With each film Shelton makes, her profile grows, with bigger stars wanting to work with her, festivals desperate to host screenings, and more media calling to feature her in profiles and interviews. Little Fires Everywhere will escalate that even more.
I ask her what she wants to make of that opportunity. So often we hear about a (typically male) indie filmmaker who is drafted to direct superhero movies and major blockbusters off the success of one splashy film and a sudden spike in notoriety. Should such opportunities ever truly be gender-equal—ha!—Shelton says she’s not closed off to the idea, “except probably a horror movie.”
She likes superhero films, and thinks that if she ever felt a strong personal connection to a major project, she’d love the chance to work within that budget. That’s part of why she pitched herself so hard for Little Fires Everywhere, a production with a crew size nearly 50 times that of Humpday. The story resonated with her deeply.
“I think about Brokeback Mountain,” she says. “Or The Ice Storm, or The Descendants. There’s a certain scale of movie that’s not those giant tent pole movies, but not micro-budget—the adult drama. That’s what I really want to make. It would be seen enough that it could get Oscar recognition, you know? Enough people would actually see it to know it exists.”

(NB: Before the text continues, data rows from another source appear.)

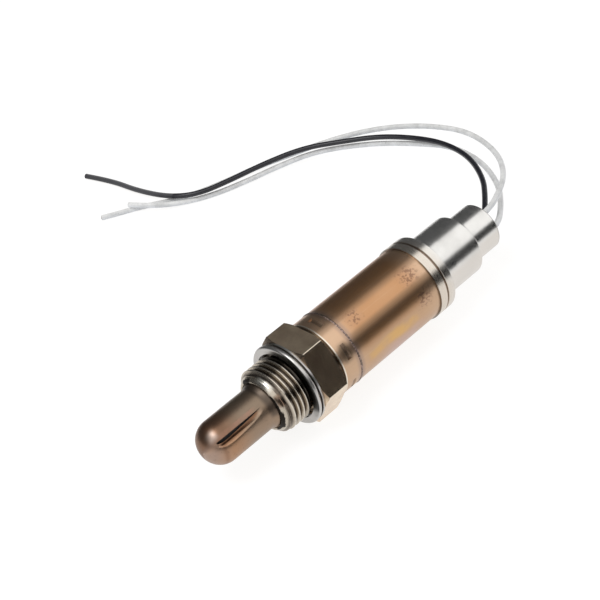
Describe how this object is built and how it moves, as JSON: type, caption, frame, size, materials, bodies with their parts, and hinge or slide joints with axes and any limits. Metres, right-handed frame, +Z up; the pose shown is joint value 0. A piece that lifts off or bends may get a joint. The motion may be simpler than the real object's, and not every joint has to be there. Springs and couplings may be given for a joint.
{
  "type": "oxygen sensor",
  "caption": "Heated exhaust oxygen sensor with a louvred probe tube, threaded hexagon shell, folded gasket, staked sleeve, stepped rear cap and loose leads with bare ends.",
  "frame": {"origin": "on the sensor's axis, in the plane where the folded gasket seals, at the end of the thread", "axes": "+X along the sensor from its probe tip to its leads, +Z up with the sensor lying on its side and a hexagon flat on top, leads curling off to +Y"},
  "size_m": [0.1406, 0.1509, 0.023],
  "materials": {
    "shell_steel": "turned steel, dull plating, dark and brown in places",
    "gasket_steel": "dull zinc-grey sheet",
    "tube_steel": "satin stainless sheet, heat-tinted brown",
    "inner_steel": "plain spring and ring steel",
    "zirconia": "opaque off-white zirconia ceramic",
    "talc": "pressed grey-white powder",
    "alumina": "opaque white alumina ceramic",
    "steatite": "opaque cream ceramic",
    "contact_nickel": "plain nickel sheet",
    "sleeve_steel": "satin stainless tube, heat-tinted bronze, gold and purple",
    "cap_steel": "bright drawn stainless sheet",
    "grommet_rubber": "matt black moulded rubber",
    "black_insulation": "smooth black wire insulation",
    "white_insulation": "smooth white wire insulation",
    "copper_strands": "dull copper strands, cut square"
  },
  "bodies": {
    "root": {"threaded_shell": "shell_steel", "sealing_gasket": "gasket_steel", "protective_tube": "tube_steel", "sensing_thimble": "zirconia", "seal_ring": "gasket_steel", "talc_packing": "talc", "press_ring": "inner_steel", "signal_contact": "contact_nickel", "heater_rod": "alumina", "ceramic_holder": "steatite", "heater_terminal_a": "contact_nickel", "heater_terminal_b": "contact_nickel", "signal_terminal": "contact_nickel", "disc_spring": "inner_steel", "protective_sleeve": "sleeve_steel", "rear_cap": "cap_steel", "cable_grommet": "grommet_rubber", "lead_black": "black_insulation", "lead_white_outer": "white_insulation", "lead_white_inner": "white_insulation", "core_black": "copper_strands", "core_white_outer": "copper_strands", "core_white_inner": "copper_strands"}
  },
  "joints": []
}
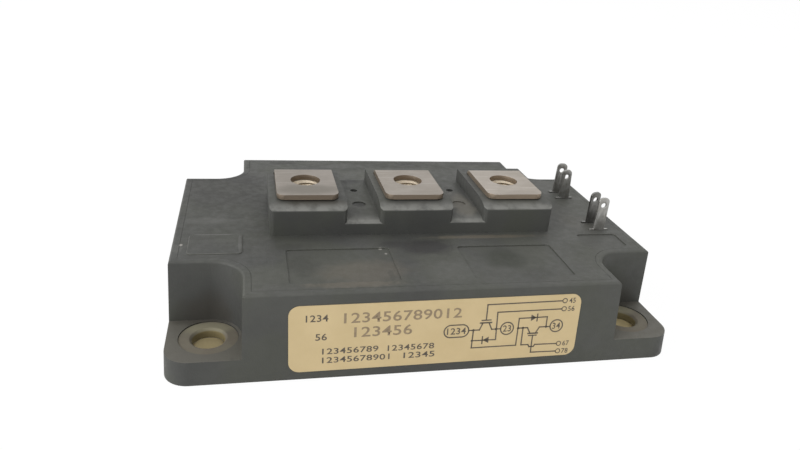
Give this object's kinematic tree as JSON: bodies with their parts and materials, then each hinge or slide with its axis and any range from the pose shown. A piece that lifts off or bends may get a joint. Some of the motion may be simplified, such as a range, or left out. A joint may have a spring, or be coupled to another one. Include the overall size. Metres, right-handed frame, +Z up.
{
  "type": "IGBT power module",
  "caption": "Half-bridge power module in a grey case with screw terminals along the middle and push-on signal tabs at one end.",
  "frame": {"origin": "centre of the underside", "axes": "+X along the length with the signal tabs at the +X end, +Y towards the long side away from the label, +Z up from the mounting surface"},
  "size_m": [0.11, 0.08, 0.0277],
  "materials": {
    "housing": "matte",
    "label": "matte",
    "plated_copper": "satin",
    "steel": "satin",
    "tinned": "satin",
    "bush": "satin",
    "copper": "satin",
    "ceramic": "matte",
    "silicon": "gloss",
    "aluminium": "satin",
    "gel": "gloss",
    "resin": "gloss"
  },
  "bodies": {
    "root": {"base_plate": "plated_copper", "case_frame": "housing", "lid": "housing", "terminal_block": "housing", "bush_front_left": "bush", "bush_front_right": "bush", "bush_rear_left": "bush", "bush_rear_right": "bush", "terminal_left": "plated_copper", "terminal_middle": "plated_copper", "terminal_right": "plated_copper", "nut_left": "steel", "nut_middle": "steel", "nut_right": "steel", "tab_front_outer": "tinned", "tab_front_inner": "tinned", "tab_rear_inner": "tinned", "tab_rear_outer": "tinned", "signal_leads": "tinned", "left_back_foil": "copper", "left_ceramic": "ceramic", "left_tracks": "copper", "right_back_foil": "copper", "right_ceramic": "ceramic", "right_tracks": "copper", "left_transistors": "silicon", "right_transistors": "silicon", "left_diodes": "silicon", "right_diodes": "silicon", "left_bond_wires": "aluminium", "right_bond_wires": "aluminium", "gel": "gel", "resin": "resin", "label": "label"}
  },
  "joints": []
}
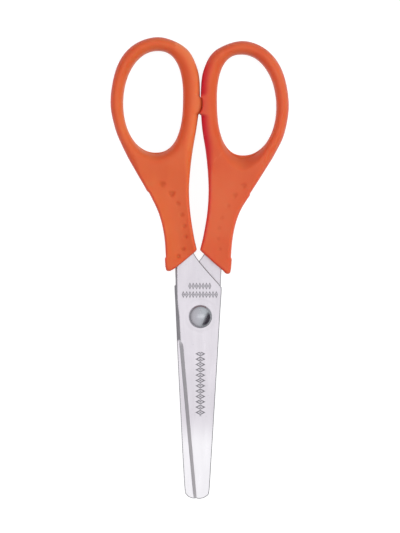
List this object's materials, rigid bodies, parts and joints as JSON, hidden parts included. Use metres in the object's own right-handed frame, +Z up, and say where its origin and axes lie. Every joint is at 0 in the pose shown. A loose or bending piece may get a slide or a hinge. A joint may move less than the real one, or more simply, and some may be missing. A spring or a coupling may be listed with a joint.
{
  "type": "school scissors",
  "caption": "Round-tip school scissors: straight riveted steel blades with moulded plastic handles and oval finger loops, opening on the rivet.",
  "frame": {"origin": "centre of the bounding box, on the plane the handles rest on, with the scissors closed and lying flat", "axes": "+Y from the tips to the finger loops, +Z up through the rivet's domed head, +X to the right seen from above with the loops away"},
  "size_m": [0.0502, 0.13, 0.008],
  "materials": {
    "handle_plastic": "orange moulded plastic, satin with soft highlights",
    "blade_steel": "bright stainless steel with a fine lengthwise grain",
    "rivet_steel": "polished steel dome"
  },
  "bodies": {
    "rear_half": {"rear_blade": "blade_steel", "right_handle": "handle_plastic", "rivet": "rivet_steel"},
    "front_half": {"front_blade": "blade_steel", "left_handle": "handle_plastic"}
  },
  "joints": [
    {"name": "pivot", "type": "hinge", "parent": "rear_half", "child": "front_half", "pos_m": [0.0002, -0.0137, 0.004], "axis": [0, 0, 1], "range_deg": [0, 119]}
  ]
}
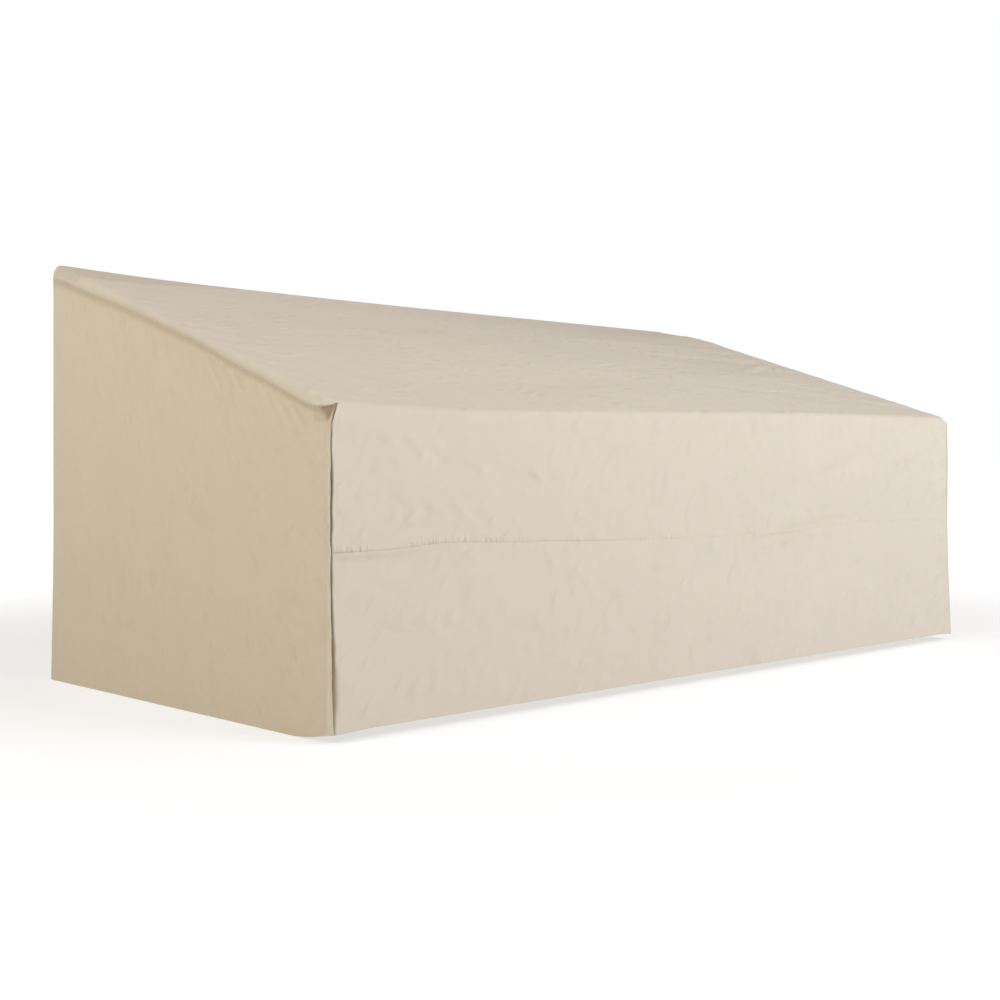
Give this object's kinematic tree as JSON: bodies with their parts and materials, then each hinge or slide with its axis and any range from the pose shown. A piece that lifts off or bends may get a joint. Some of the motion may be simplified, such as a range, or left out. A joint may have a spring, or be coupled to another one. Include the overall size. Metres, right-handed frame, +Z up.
{
  "type": "outdoor sofa cover",
  "caption": "Fitted outdoor sofa cover: sewn panels of coated beige cloth, hollow and open below, in the shape it takes over a high-backed sofa.",
  "frame": {"origin": "on the floor, under the middle of the cover's outer box", "axes": "+X along the sofa towards the right end as seen from the front, +Y from the front to the back, +Z up"},
  "size_m": [2.022, 0.9943, 0.8873],
  "materials": {
    "cover_cloth_front": "matt, fine plain weave, coated inside",
    "cover_cloth_side": "matt, fine plain weave, coated inside"
  },
  "bodies": {
    "root": {"top_front_panel": "cover_cloth_front", "lower_front_panel": "cover_cloth_front", "left_side_panel": "cover_cloth_side", "right_side_panel": "cover_cloth_side", "back_panel": "cover_cloth_side"}
  },
  "joints": []
}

Last month, the American Cinematheque in Los Angeles hosted a retrospective on her career, screening her entire filmography. Shelton sat through the whole thing, which was at once exhausting, humbling, and validating. “It was really fun to realize that I have a body of work, you know? And if I never made another movie, I would leave behind a body of work that I’m really proud of.”
It’s not every filmmaker whose career really starts to take off because of a movie about two best friends who think about screwing each other in an amateur porno. But at the same time, it couldn’t be more fitting.
“I have a friend who was in a band, and that band had a hit song,” she says. It was a huge hit, and it drove him crazy. The song didn’t represent who they were as artists. He came to resent that it was what they became known for.
“I always feel grateful that I made a film that really felt like it was me at my best as a filmmaker, that is who I am, that represents me,” she says. “It’s a great calling card, you know? Because that doesn’t happen to everybody.”